In an email Wednesday for the Democratic Senatorial Campaign Committee, Mr. Reid urged supporters to sign a petition to “demand that Republicans extend unemployment insurance with no strings attached.” The “strings” are the eminently sensible requirements that the $6.5 billion cost of a three-month extension be paid for with cuts elsewhere in a federal budget the size of the Goodyear blimp. To suggest, as House Minority Leader Nancy Pelosi did in September, that “the cupboard is bare” and there are “no more cuts to make,” is beyond preposterous. Just this week, the House passed a 1,582-page, $1.1 trillion omnibus spending bill (Congress had to pass it to find out what’s in it), in which $6.5 billion is little more than a rounding error.
The jobless-benefits measure failed, unnecessarily, in the Senate on Tuesday in two party-line votes that Republicans turned into a debate over Mr. Reid’s arrogant control of the chamber, leaving Democrats with what the political journal Politico characterizes as their “first big defeat of 2014.”
The week’s recess makes Jan. 27 the earliest under the rules that Congress could consider legislation again to provide federal assistance to the unemployed who have exhausted their original 26 weeks of assistance. Those benefits expired Dec. 28.
Democrats naturally blame Republicans. Mrs.
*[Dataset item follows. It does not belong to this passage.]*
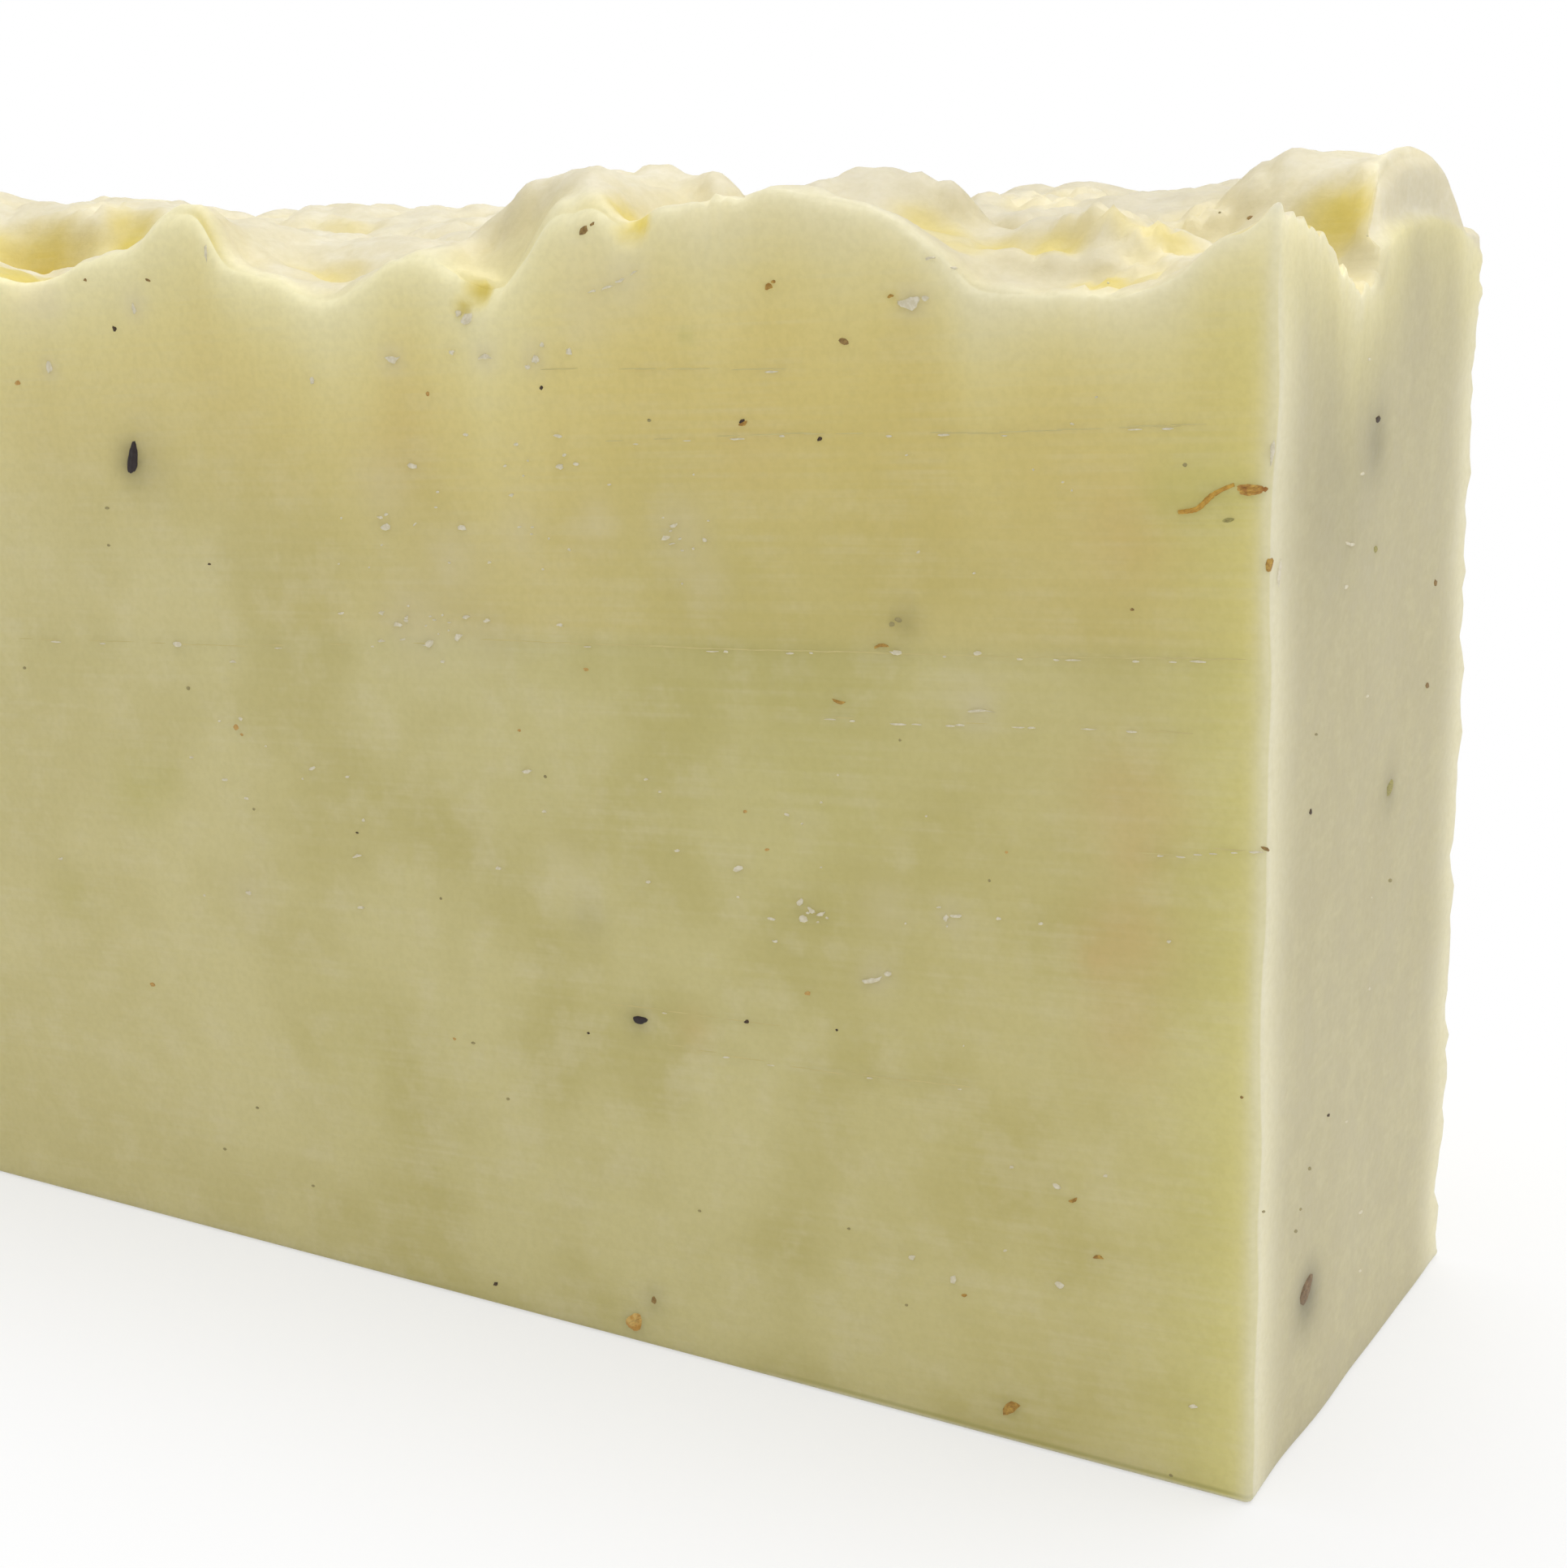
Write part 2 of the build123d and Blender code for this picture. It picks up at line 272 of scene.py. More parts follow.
def solid_heights(xs, ys):
    """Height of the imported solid's torn top over a grid of places, its facets smoothed away."""
    inset = UPRIGHT_RADIUS * 1.05
    down = Vector((0, 0, -1))
    heights = np.empty((len(xs), len(ys)))
    for i, x in enumerate(np.clip(xs, -SIDE_X + inset, SIDE_X - inset)):
        for j, y in enumerate(np.clip(ys, -SIDE_Y + inset, SIDE_Y - inset)):
            heights[i, j] = PACKED.ray_cast(Vector((x, y, PEAK_Z * 2)), down)[0].z
    return soften(heights, 3)


def soften(grid, times):
    """A grid of numbers blurred by its neighbours, as often as told."""
    for _ in range(times):
        padded = np.pad(grid, 1, mode="edge")
        rows = padded[:-2] + 2 * padded[1:-1] + padded[2:]
        grid = (rows[:, :-2] + 2 * rows[:, 1:-1] + rows[:, 2:]) / 16
    return grid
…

Pelosi characterized Republican insistence on paying for the extension by cutting in other places as “cruel, shortsighted and immoral.” What’s immoral is adding more billions to the federal debt of $17 trillion, and leaving future generations to pay it back.
Embracing Rahm Emanuel’s reminder that “you never let a serious crisis go to waste,” the Democratic campaign committee included an Internet link in its email to enable supporters to donate campaign cash. The long-term unemployed in President Obama’s jobless “recovery” are thus pawns in a “crisis” that could have been easily avoided.
Sen. Tom Coburn’s annual “Wastebook,” issued in December, outlined “100 examples of wasteful and low-priority spending,” nearly $30 billion in prospective cuts that would be more than enough to pay for a full year’s extension of federal jobless benefits.
Alternatively, Rep. Charles W. Dent, Pennsylvania Republican, has proposals that he says will create jobs and pay for the added benefits for the unemployed. His plan would authorize construction of the long-delayed Keystone XL pipeline, which he says would create 42,000 jobs over the next two years. The Dent legislation would also repeal the Obamacare medical-devices tax, which would save 43,000 jobs in the medical-devices industry. Fancy that: creating and preserving jobs, not just paying people not to work.
He proposes two “offsets” to pay for the $6.5 billion the expanded jobless benefits would cost. One would bar anyone from collecting unemployment and disability benefits at the same time; the other would change the rules on the child tax credit in such a way as to bar illegal aliens from collecting it. This change has been attempted before, and quashed by the Democrats.
Mr. Reid vows that the unemployment-compensation extension will be among the first orders of business when the Senate reconvenes on Jan. 27. Until then — and this won’t be much consolation to those who can’t find jobs — Mr. Reid thinks he has a winning campaign issue.